The joint operating concept writing teams require a detailed understanding of how each of the 4+1 challenges affects national objectives, military capabilities, operational concepts, socioeconomic trends, and threat perceptions from today through 2035. To achieve this in-depth understanding, operations, planning, and intelligence subject matter experts from across the combatant commands, Services, and Intelligence Community have been incorporated into the core writing teams for each concept. This approach integrates diverse perspectives into the development process. Ultimately, the process of reexamining and revalidating the challenges and proposed solutions serves to enhance the concepts’ credibility and utility.

Finally, by integrating the development of the joint operating concepts across the Services and combatant commands, proposed solutions will truly reflect the aspirational goal of globally integrated operations. The ideas will break the longstanding paradigm of Service interdependence and drive the future joint force toward true integration. The goal is to provide the future joint force commander with a force capable of operating and winning in the future operating environment, however it may manifest.

USS Ronald Reagan, USS Theodore Roosevelt, and USS Nimitz conduct operations in international waters as part of three-carrier strike force exercise,
Western Pacific, November 12, 2017 (U.S. Navy/James Ku)
USS Ronald Reagan, USS Theodore Roosevelt, and USS Nimitz conduct operations in international waters as part of three-carrier strike force exercise, Western Pacific, November 12, 2017 (U.S. Navy/James Ku)
USS Ronald Reagan, USS Theodore Roosevelt, and USS Nimitz conduct operations in international waters as part of three-carrier strike force exercise,
Western Pacific, November 12, 2017 (U.S. Navy/James Ku)
USS Ronald Reagan, USS Theodore Roosevelt, and USS Nimitz conduct operations
USS Ronald Reagan, USS Theodore Roosevelt, and USS Nimitz conduct operations in international waters as part of three-carrier strike force exercise, Western Pacific, November 12, 2017 (U.S. Navy/James Ku)
Photo By: James Ku
VIRIN: 171112-N-FA466-003

Integration

Each of the joint operating concepts will present a hypothesis for how the joint force could operate to achieve national military objectives relative to 4+1 challenges. These potential solutions will include concept-required capabilities that will span the range of DOTMLPF-P. However, the family of joint concepts is not suggesting that the future joint force will require five unique sets of capabilities to address the most pressing challenges. Rather, aggregation and analysis of required capabilities across the family are required to ensure that future force development activities provide solutions capable of addressing the full range of future challenges.

A comprehensive understanding across the full range of priority challenges will not only serve to identify capability requirements that are cross-cutting but will also highlight challenge-specific, high-consequence capability requirements. By providing a comprehensive understanding of future capability requirements, senior leaders will be able to make informed joint force development decisions with an understanding of future risk balanced with current operational requirements.

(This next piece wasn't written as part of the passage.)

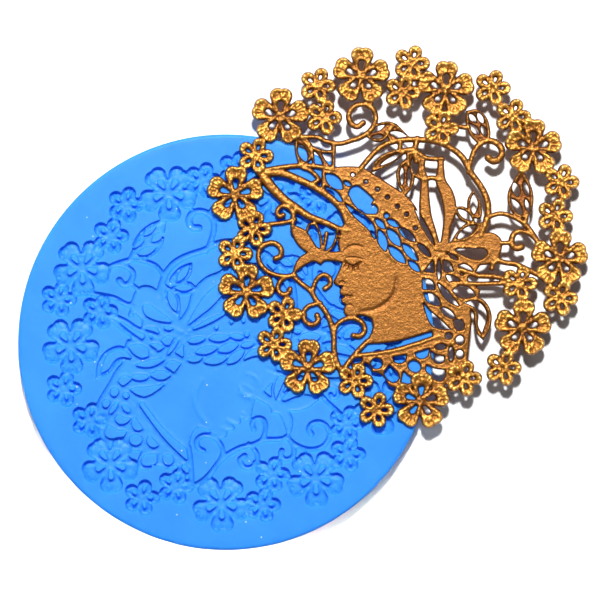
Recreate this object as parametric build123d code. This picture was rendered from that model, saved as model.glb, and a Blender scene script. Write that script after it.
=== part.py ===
from build123d import *
import os
from math import asin, cos, degrees, radians, sin, sqrt

# A round open-face silicone mould for a resin lace medallion, and the casting that it makes.
# Millimetres, +Z up. The origin is the middle of the mould's flat underside. The casting lies
# relief side up across the mould's edge. The cavity is the mirror image of the casting.

# ---------------------------------------------------------------- driving dimensions
MOULD_DIAMETER = 100.0
MOULD_THICKNESS = 5.0
TOP_RIM_ROUNDING = 0.8
BASE_RIM_ROUNDING = 0.3
LACE_THICKNESS = 1.2          # flat back to the top of the strands, leaves and head
BLOSSOM_THICKNESS = 1.7       # the blossoms stand higher than the lace
CASTING_PLACE = (40.8, 25.4)  # centre of the casting on the mould's top
CAVITY_TURN = 144.0           # how far round the mirrored cavity stands in the mould
CAVITY_PLACE = (0.3, -0.9)    # centre of the cavity in the mould's top
CUT_CLEARANCE = 1.0           # how far the cavity's cutter reaches above the mould's top

BIG_REACH = 6.9               # blossom centre to petal tip
BIG_LOBE = 1.9                # each big petal ends in two lobes of this radius
BIG_SPLIT = 0.85              # how far each lobe stands from the petal's middle line
BIG_TURN = 15.0
BIG_HOLE = (1.7, 0.3, 3.1, 0.62)   # near end and its radius, far end and its radius
SMALL_REACH = 4.5
SMALL_LOBE = 1.7
SMALL_TURN = -1.0
SMALL_HOLE = (1.75, 0.25, 2.35, 0.33)
PETALS = 5
PETAL_ROOT = 0.75             # half the width of a petal where it starts
HEART_RADIUS = 1.0            # the solid middle of a blossom
STRAND_SPREAD = 0.35          # added to the width of every strand

# ---------------------------------------------------------------- places of the blossoms
BIG_BLOSSOMS = [(-27.8, 28.8), (-8.3, 38.6), (12, 35.3), (33, 21.4), (39.3, -5.3),
                (30.5, -22), (6, -39.5), (-21.1, -31.5), (-35.9, -13.3), (-38.6, 10.1)]
SMALL_BLOSSOMS = [(-33.7, 19.4), (-18.8, 36.2), (-17.3, 28.6), (3.8, 41.6), (1.6, 34.6),
                  (10.8, 26), (23.2, 35.7), (28.1, 28.8), (39.7, 13.1), (38.2, 4.9),
                  (29.7, -11.3), (39.4, -14.8), (25.8, -31.5), (16.3, -34), (-4.8, -41.6),
                  (-9.8, -34.6), (-29.3, -25.9), (-26.8, -18.7), (-38.7, -4.1), (-34.2, 1.8)]

# ---------------------------------------------------------------- strands of the lace
# width at the start, width at the end, points along the middle
STRANDS = {
    "brim_top": (1.0, 0.9, [(-33, 15.6), (-27.4, 16.6), (-23.1, 17), (-18.7, 16.8), (-15, 16)]),
    "brim_middle": (1.7, 1.2, [(-32.5, 15.2), (-27.4, 15.2), (-23.1, 13.6), (-18.7, 11.4),
                               (-15.6, 9.2), (-13.1, 6.6), (-11.6, 3.2)]),
    "brim_front": (2.3, 0.9, [(-31.8, 14.4), (-29.3, 11.3), (-26.6, 8.7), (-24.2, 7.1),
                              (-20.9, 4.9), (-16.6, 3.2), (-13.3, 1.8), (-11, 1.4)]),
    "brim_hook": (0.7, 0.9, [(-22.5, 16.6), (-20.2, 15.6), (-18.6, 13.7), (-19.6, 12.9)]),
    "brim_curl": (0.8, 0.9, [(-24.6, 4.2), (-24.8, 5.8), (-25.8, 7), (-27.6, 7.2),
                             (-28.5, 5.9), (-27.9, 4.8), (-27, 5.2)]),
    "brim_link": (0.8, 0.8, [(-32.5, 2.5), (-30.9, 2.9), (-27.9, 3.2), (-26.1, 3.5), (-24.2, 4.1)]),
    "brim_foot": (0.8, 0.8, [(-24.2, 6.8), (-24.5, 5), (-24.8, 2.2)]),
    "hat_post": (0.9, 0.9, [(-15, 22.6), (-14.9, 20.4)]),
    "sprig_ring": (0.8, 1.1, [(-24.2, -9.3), (-27, -9.5), (-30, -8.8), (-32.2, -7), (-33, -5),
                              (-32.6, -3), (-31.5, -2), (-30, -1.5), (-28.5, -1.9),
                              (-27.5, -3.2), (-27.7, -4.7), (-28.9, -5.3)]),
    "sprig_hook": (0.8, 1.0, [(-24.2, -9.3), (-26.4, -9.8), (-27.9, -11), (-28.3, -12.6),
                              (-27.2, -13.9), (-25.8, -13.6), (-25.4, -12.6)]),
    "sprig_stem": (0.9, 1.2, [(-24.8, -9.2), (-23, -11), (-20.5, -13), (-19, -15.4),
                              (-17, -17.8), (-15.5, -20.9), (-14.9, -23.8), (-14.8, -27.2),
                              (-14.4, -29.5), (-13.4, -31.8), (-12, -33.6)]),
    "sprig_bud": (0.8, 1.0, [(-20, -13.8), (-19.7, -11.9), (-18.7, -10), (-17.2, -9.2),
                             (-15.9, -10), (-15.8, -11.5), (-17, -12.5)]),
    "sprig_loop": (0.8, 1.1, [(-18, -16), (-20.9, -16.7), (-22.1, -18.2), (-21.8, -20.2),
                              (-20.2, -21.2), (-18.6, -20.3), (-18.9, -18.9)]),
    "sprig_tie": (0.8, 0.8, [(-26.5, -18.9), (-24, -18.4), (-21.8, -18.8)]),
    "throat_curl": (0.8, 1.1, [(-14.9, -24.4), (-14.2, -21.3), (-12.2, -19.9), (-9.8, -19.7),
                               (-7.9, -20.9), (-7.5, -22.6), (-8.6, -23.9), (-10.2, -23.8)]),
    "stamen_loop": (0.4, 0.4, [(-17.8, -3), (-18, -0.6), (-18.5, 1.5), (-19.5, 3), (-20.8, 2.8),
                               (-21.3, 1.4)]),
    "stamen_short": (0.3, 0.7, [(-17.2, -3), (-16.9, -1), (-16.6, 0.8)]),
    "stamen_right": (0.4, 0.4, [(-13.9, 1.9), (-14.3, -0.4), (-15.2, -2.4), (-16.9, -4)]),
    "top_stem": (0.8, 1.1, [(-26, 24.6), (-23.5, 24), (-18.7, 23.8), (-16.8, 22.9),
                            (-13.7, 22.3), (-10.5, 23.1), (-7.7, 24.2), (-5.7, 26),
                            (-4.8, 28.3), (-5.3, 30.3), (-7, 31.6), (-9.2, 31.6),
                            (-10.8, 30.4), (-11.3, 28.6), (-10.6, 27), (-9.2, 26.4),
                            (-7.8, 27.3)]),
    "top_tie": (0.9, 0.9, [(-7.4, 35.4), (-6.3, 34), (-5.9, 32.6), (-6.2, 31)]),
    "crown_arch": (1.0, 1.4, [(-9.2, 15.4), (-6.4, 18.8), (-4, 21.2), (-1.3, 22.6), (1.7, 23.2),
                              (5, 23.3), (9.1, 22.9), (11.9, 22), (14.7, 20.3), (16.3, 18.6),
                              (18, 15.4), (19.8, 12.9), (21.3, 10.4), (22.1, 8), (22.2, 5.6),
                              (21.5, 3), (20.4, 0.2)]),
    "arch_tie": (0.9, 0.9, [(1.4, 20.4), (4.2, 20.7), (7.2, 18.9), (11.2, 18.6)]),
    "arch_post_left": (0.9, 0.9, [(1.1, 23.2), (1, 20.3)]),
    "arch_post": (1.2, 1.0, [(5.2, 23.5), (4.6, 20.8), (4.9, 18)]),
    "ribbon_hem": (0.9, 0.9, [(6.4, 13.6), (8.6, 14.1), (11, 13.6)]),
    "right_stem": (0.8, 1.0, [(21.6, 4.4), (25, 5.5), (28, 4.8), (31, 3), (33, 0.5), (34.6, -2.2)]),
    "right_curl": (0.8, 1.4, [(33.6, -0.6), (32.2, 0.6), (30.4, 1.2), (28.7, 0.9),
                              (27.9, -0.5), (28, -2.1), (29, -2.8), (30.2, -2.5)]),
    "curl_link": (0.8, 0.8, [(25.2, -1.6), (27.9, -1.5)]),
    "upper_curl": (0.9, 1.5, [(17.4, 15.4), (18.1, 18.4), (19.1, 20.9), (20.6, 22.5),
                              (22.6, 23), (24.6, 22.2), (25.6, 20.3), (24.9, 18.7),
                              (23.5, 18.1), (22.2, 18.9)]),
    "upper_tie": (0.9, 0.9, [(12, 26.2), (14.9, 26.4), (17.5, 26.1)]),
    "low_stem": (0.9, 0.9, [(13.5, -11.2), (20, -11.4), (26, -11.2), (29.4, -11)]),
    "bow_stem": (1.0, 1.0, [(23.6, -5.6), (26.4, -6.3), (28.6, -6.6), (31, -7.6), (33.8, -9)]),
    "net_stem": (1.0, 1.0, [(15.5, -8), (20, -9.4), (23.5, -9.6), (27, -10.4)]),
    "bow_curl": (0.8, 1.1, [(24.8, -5.6), (23.5, -6.4), (23.1, -7.6)]),
    "leaf_stalk": (0.9, 0.9, [(31.4, 5), (31, 2.6)]),
    "collar": (0.95, 0.95, [(-10, -28.7), (-5, -28.2), (0, -27.3), (5, -25.8), (10.6, -23.9)]),
    "strap": (1.0, 1.0, [(-12.4, -31.6), (-10.6, -29.3), (-8.9, -27.3), (-6.8, -25.2)]),
}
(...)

To be successful, this effort requires a shift from the current view that the joint force exists when the Services are employed by combatant commands. A common, DOD-wide view of future force development requires integrated joint force capability development, resourcing, and prioritization from inception. To maintain competitive overmatch, the family of joint concepts must lead the Services’ concept and capability development processes by providing a single standard for how the future joint force must operate. This will likely force us to rethink how we approach domain-specific concept development and drive hard choices about the future trajectory of Service capabilities.

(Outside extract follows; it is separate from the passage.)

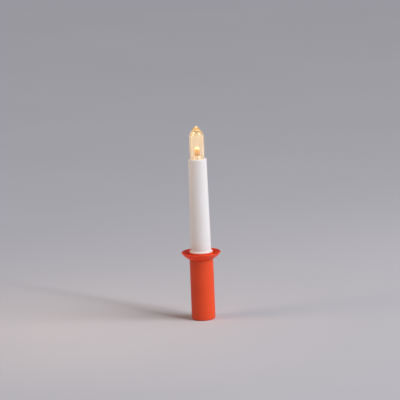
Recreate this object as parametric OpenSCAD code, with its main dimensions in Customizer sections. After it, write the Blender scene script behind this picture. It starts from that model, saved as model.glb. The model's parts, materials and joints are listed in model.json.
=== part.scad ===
// Hand-held flameless LED candle: red handle with a drip dish, white candle that lifts out, clear bulb.
// Millimetres, +Z up. The origin is the middle of the handle's bottom edge, at the ground.

/* [Holder] */
// Height of the drip dish's rim above the ground
rim_z = 70; // [69.6:0.1:70.4]
// Outer radius of the handle
handle_r = 12.1; // [12:0.05:12.4]
// Outer radius of the drip dish's rim
rim_r = 20; // [19.6:0.1:21]
// Radius of the rounded bottom edge of the handle
bottom_round = 1.7; // [1.4:0.1:2.4]

/* [Candle] */
// Height of the white tube's top
tube_top_z = 166.5; // [164:0.5:169]
// Outer radius of the white tube just above its foot
tube_base_r = 10.35; // [10.2:0.05:10.5]
// Outer radius of the white tube at its top
tube_top_r = 9.25; // [9.15:0.05:9.4]
// Radius of the foot ring that stands on the holder
foot_r = 11.7; // [11.4:0.1:11.9]

/* [Flame bulb] */
// Height of the whole candle, at the tip of the bulb
total_h = 200; // [198:0.5:202]
// Outer radius of the bulb's straight part
bulb_r = 7.5; // [7.4:0.05:7.6]

/* [Battery] */
// Radius of the AA cell
cell_r = 7.1; // [7:0.05:7.25]
// Length of the AA cell with its positive cap
cell_len = 50.4; // [50:0.1:50.5]

/* [Hidden] */
$fn = 96;
WIRE_SIDES = 10;
eps = 0.01;

// Holder
bore_r = 10.6;
lip_r = 9.4;
lip_h = 2.7;
seat_z = rim_z - 0.4;
flare_start_z = rim_z - 7.6;
flare_end_r = rim_r - 0.9;
flare_end_z = rim_z - 1.9;
rim_round = 0.5;
moat_r = 13.6;
moat_z = rim_z - 5;

// Candle tube
core_r = 10.3;
core_bore_r = 8.9;
core_bottom_z = 3.1;
foot_top_z = seat_z + 1.6;
tube_wall_top = 1.6;
tube_inner_top_r = 7.8;
bore_end_z = 64.6;
tube_hole_r = 7.02;

// Flame bulb and lamp
bulb_neck_r = 7.1;
bulb_cavity_r = 6.1;
skirt_r = 6.9;
skirt_bottom_z = tube_top_z - 6.5;
cone_half_angle = 39;
shoulder_r = 9;
tip_r = 1.5;
lamp_z = tube_top_z + 3.1;
led_r = 2.5;
led_flange_r = 2.9;
led_flange_h = 1;
led_body_h = 7.6;
led_leg = 0.5;
leg_x = 1.27;
leg_bottom_z = tube_top_z - 11;

// Bottom cap and switch
cap_face_z = 0.5;
cap_face_t = 2.2;
cap_flange_r = 9.2;
cap_plug_r = 8.83;
cap_bore_r = 7.65;
cap_plug_top_z = 9.9;
pocket_depth = 1.2;
board_z = 8.4;
board_t = 1;
board_r = 7.45;
screw_x = 5.6;
boss_r = 1.5;
pilot_r = 0.85;
switch_l = 8.6;
switch_w = 4.2;
switch_h = 3.6;
slider_travel = 2;
slider_w = 2;
slider_end_z = 0.9;
pin_pitch = 2.5;

// Battery and spring
cell_z = 14.6;
cell_top_z = cell_z + cell_len;
seal_z = cell_top_z - 2.6;
can_r = cell_r - 0.15;
can_t = 0.3;
core_z = cell_z + 0.5;
spring_wire_r = 0.3;
spring_turns = 4.5;
spring_base_r = 3.4;
spring_top_r = 2.1;

// Carrier, contacts and booster board
carrier_r = 8.7;
carrier_bore_r = 7.5;
carrier_z = 12.4;
contact_t = 0.3;
carrier_plate_z = cell_top_z + contact_t;
carrier_plate_t = 1.4;
carrier_window_w = 10;
strip_t = 0.3;
strip_w = 3;
strip_y = 8.3;
foot_y = carrier_bore_r + 0.1;
strip_top_z = carrier_plate_z + 8;
pcb_w = 13;
pcb_t = 1;
pcb_z = carrier_plate_z + carrier_plate_t;
pcb_h = 27;
rail_h = 11;
pad_z = pcb_z + pcb_h - 4;
insulation_r = 0.6;

// Points of an arc about c, from angle a to angle b
function arc(c, r, a, b, n = 12) = [for (i = [0:n]) let (t = a + (b - a) * i / n) c + r * [cos(t), sin(t)]];

// A point on the cubic curve through four control points
function bezier(p, t) = pow(1 - t, 3) * p[0] + 3 * t * pow(1 - t, 2) * p[1]
    + 3 * t * t * (1 - t) * p[2] + pow(t, 3) * p[3];
function bezier_points(p, n) = [for (i = [0:n]) bezier(p, i / n)];

// A round tube of radius r swept along points
function unit(v) = v / norm(v);
function tangent(p, i) = unit(p[min(i + 1, len(p) - 1)] - p[max(i - 1, 0)]);
function ring(p, i, r, n, up) = let (t = tangent(p, i), u = unit(cross(t, up)), v = cross(t, u))
    [for (k = [0:n - 1]) p[i] + r * (cos(360 * k / n) * u + sin(360 * k / n) * v)];

// up is any direction that the route never follows
module swept_tube(p, r, up, n = WIRE_SIDES) {
    last = len(p) - 1;
    points = [for (i = [0:last]) each ring(p, i, r, n, up)];
    walls = [for (i = [0:last - 1], k = [0:n - 1])
        [i * n + k, (i + 1) * n + k, (i + 1) * n + (k + 1) % n, i * n + (k + 1) % n]];
    caps = [[for (k = [0:n - 1]) k], [for (k = [n - 1:-1:0]) last * n + k]];
    polyhedron(points = points, faces = concat(walls, caps), convexity = 8);
}

module slab(size, z) {
    translate([-size.x / 2, -size.y / 2, z]) cube(size);
}

// A screw with a domed head, head side up, its head resting at z = 0
module pan_screw(head_r, head_h, shank_r, shank_l) {
    difference() {
        union() {
            rotate_extrude() polygon(concat([[0, 0], [head_r, 0]],
                [for (i = [0:8]) [head_r * cos(i * 11.25), head_h * (0.3 + 0.7 * sin(i * 11.25))]]));
            translate([0, 0, -shank_l]) cylinder(r = shank_r, h = shank_l + eps);
            translate([0, 0, -shank_l - shank_r]) cylinder(r1 = 0.1, r2 = shank_r, h = shank_r + eps);
        }
        for (a = [0, 90]) rotate(a) slab([head_r * 1.1, 0.35, head_h], head_h * 0.45);
    }
}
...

Ultimately, the family of joint concepts must serve as a shared point of departure for future joint force development. The ideas in the concepts must be continually evaluated and refined through wargames, experiments, and studies. As the conceptual ideas are honed, they must inform the Chairman’s tools for influencing the budgeting process—namely, the Chairman’s Risk Assessment and the Chairman’s Program Recommendation—to ensure a unified view of near-term and future joint force requirements.

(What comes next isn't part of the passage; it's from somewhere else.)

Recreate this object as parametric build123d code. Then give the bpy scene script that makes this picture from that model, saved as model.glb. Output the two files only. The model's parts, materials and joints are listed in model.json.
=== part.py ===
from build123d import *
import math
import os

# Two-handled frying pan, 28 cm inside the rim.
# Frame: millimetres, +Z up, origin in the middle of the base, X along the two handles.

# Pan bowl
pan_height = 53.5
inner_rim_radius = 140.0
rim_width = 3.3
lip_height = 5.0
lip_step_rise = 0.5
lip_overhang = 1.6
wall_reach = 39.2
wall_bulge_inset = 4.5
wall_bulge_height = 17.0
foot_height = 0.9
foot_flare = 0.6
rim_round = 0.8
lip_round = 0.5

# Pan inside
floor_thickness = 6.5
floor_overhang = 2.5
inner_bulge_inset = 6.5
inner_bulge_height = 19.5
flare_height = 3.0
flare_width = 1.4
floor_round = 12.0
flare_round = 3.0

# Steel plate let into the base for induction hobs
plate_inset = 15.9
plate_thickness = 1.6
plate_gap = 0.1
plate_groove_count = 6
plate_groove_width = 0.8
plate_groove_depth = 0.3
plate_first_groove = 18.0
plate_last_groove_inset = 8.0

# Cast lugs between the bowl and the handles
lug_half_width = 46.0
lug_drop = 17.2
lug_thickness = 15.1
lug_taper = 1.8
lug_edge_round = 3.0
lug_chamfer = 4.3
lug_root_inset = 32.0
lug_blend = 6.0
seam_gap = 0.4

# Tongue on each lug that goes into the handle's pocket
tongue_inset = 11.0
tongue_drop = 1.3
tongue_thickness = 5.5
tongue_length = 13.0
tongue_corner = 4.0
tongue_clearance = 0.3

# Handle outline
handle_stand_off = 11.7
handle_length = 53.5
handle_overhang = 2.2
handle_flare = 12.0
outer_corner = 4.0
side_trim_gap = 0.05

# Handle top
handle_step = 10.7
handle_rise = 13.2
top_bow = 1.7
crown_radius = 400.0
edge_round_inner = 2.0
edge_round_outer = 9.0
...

The operating environment that the joint force will be called to operate in, both today and into the future, is marked by contested norms and persistent disorder. The joint force cannot mortgage its ability to compete below the threshold of armed conflict to dominate the conventional battlefield. Nor can we further delay future force development to meet our current operational requirements and buyback readiness.

The family of joint concepts will provide the Chairman and Services with a blueprint required to meet the operational challenges of the future operating environment. The family will be innovative, operationally relevant, and provide novel solutions to our most pressing challenges to guide senior leader priorities for future force development. Joint concepts will enable the Chairman to alter the trajectory of future risk and ensure that future joint force commanders are armed with the competitive advantage to fight and win the Nation’s wars. JFQ

Notes

1 The previous family of joint concepts contained cooperative security, deterrence operations, irregular warfare, major combat operations, stability operations, and homeland defense/civil support.

2 National Military Strategy (Washington, DC: The Joint Staff, November 11, 2016), foreword. This document is CLASSIFIED.

3 Joseph F. Dunford, Jr., “Meeting Today’s Global Security Challenges,” speech, Washington, DC, March 29, 2016.

4 Joseph F. Dunford, Jr., “Maintaining a Boxer’s Stance,” Joint Force Quarterly 86 (3rd Quarter 2017), 3.

5 Joint Publication 1, Doctrine for the Armed Forces of the United States (Washington, DC: The Joint Staff, March 25, 2013, Incorporating Change 1, July 12, 2017), vi–9, available at <https://fas.org/irp/doddir/dod/jp1.pdf>.

6 National Military Strategy, Secretary of Defense Global Integration annex, 1. This passage is UNCLASSIFIED.

7 The full library of joint concepts is available at <www.jcs.mil/Doctrine/Joint-Concepts/Joint-Concepts/>.

8 These missions are to shape or contain, deter or deny, disrupt or degrade, and compel or destroy.